Nach dem Aufblasen kommt man sich vor wie das sprichwörtliche Michelin-Männchen 🙂
Was mich beeindruckt hat war, dass die Weste mich komplett fixiert hat, den Kopf (mit Helm natürlich) konnte ich kaum noch bewegen, weder seitlich noch nach hinten. Ein Überstrecken der Halswirbelsäule ist somit quasi ausgeschlossen.
Da die Weste unter der Motorradjacke getragen wird, kommt sie zudem bei einem Sturz gar nicht mit der Straße in Kontakt, solange die Jacke hält. Von daher wies sie auch keinerlei Beschädigungen auf. Ein weiterer Vorteil gegenüber Airbags, die über der Kleidung getragen werden.

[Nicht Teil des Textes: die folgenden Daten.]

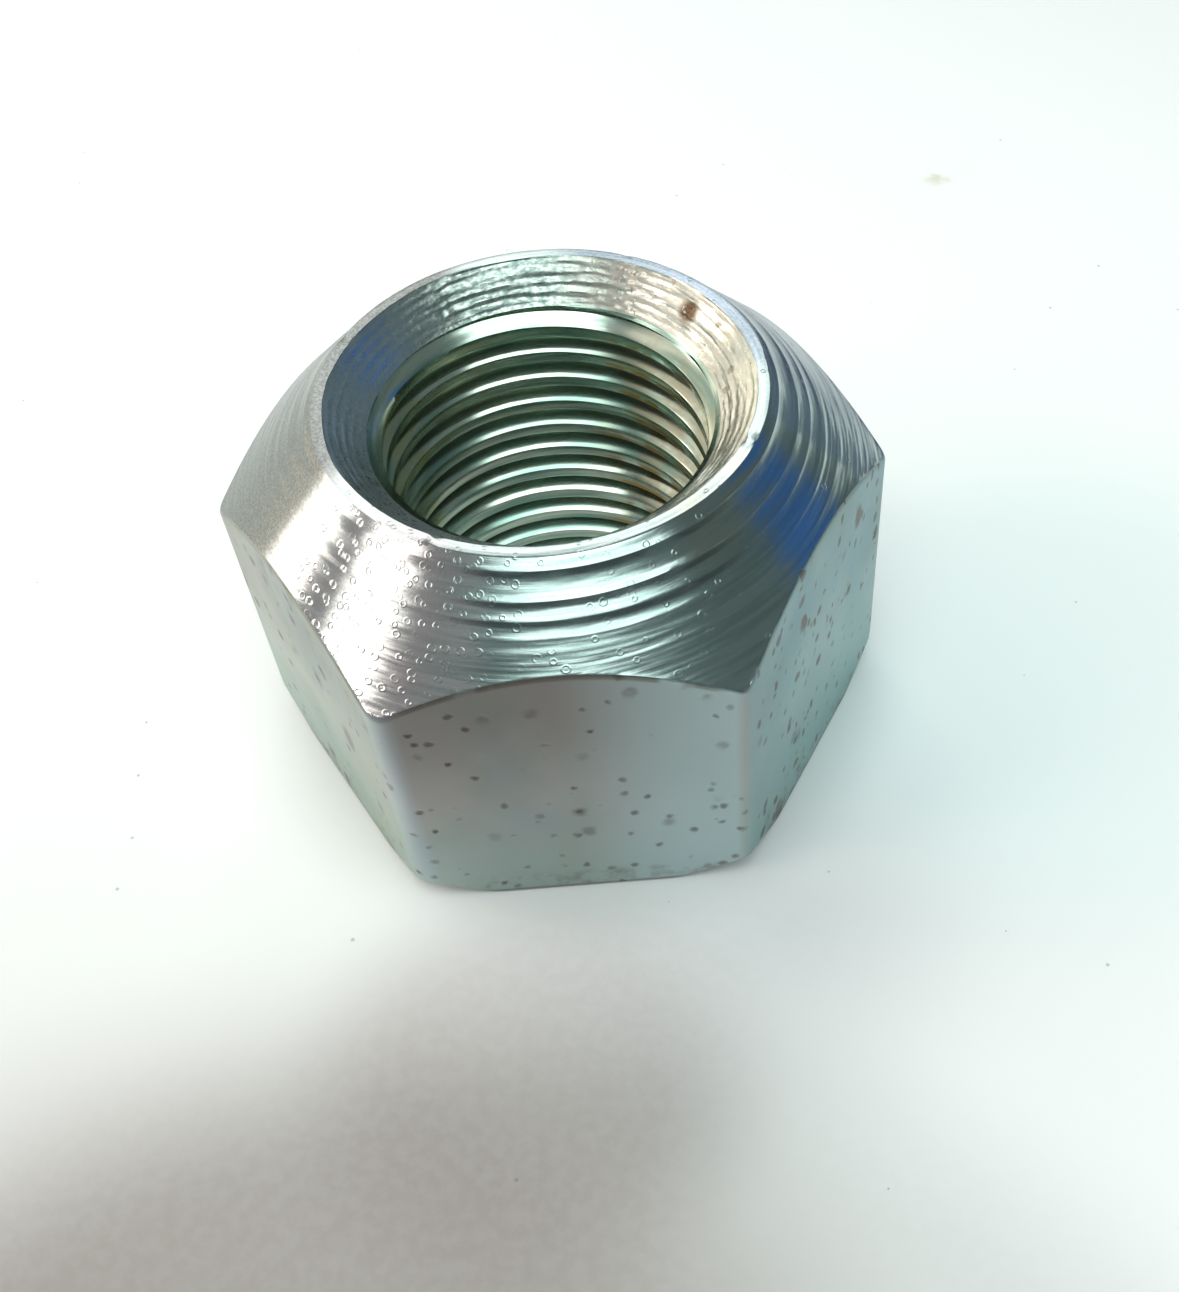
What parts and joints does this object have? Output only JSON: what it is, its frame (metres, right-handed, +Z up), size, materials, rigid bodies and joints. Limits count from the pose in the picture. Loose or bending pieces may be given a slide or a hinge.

Das Wechseln der Gaspatrone erledigt sich fast im Vorbeilaufen. Ich werde mir für meine kommende Alpentour noch eine Ersatzpatrone bestellen. Man weiß ja nie … 🙂
Die Helite Airbagweste, die ich vorher hatte, hätte wahrscheinlich gar nicht und wenn doch, dann viel zu spät ausgelöst. Die Reißleine muss sich ja erst ordentlich spannen, was sie aber nur tut, wenn man entsprechend weit vom Motorrad entfernt ist.
Mein Fazit: SEHR empfehlenswert, wenn man nicht permanent über den Lenker absteigt. Dann tut es auch eine per Reißleine.
Beste Grüße aus Oldenburg
Piet
Anmerkung der Red.: Die Helite-Westen lösen auch relativ schnell aus, man muss die Reißleine aber recht kurz einstellen. Es ist da ein Kompromiss zwischen schneller Auslösung und Bewegungsfreiheit. Rutscht man zusammen mit der Maschine, lösen sie i.d.T. nicht aus.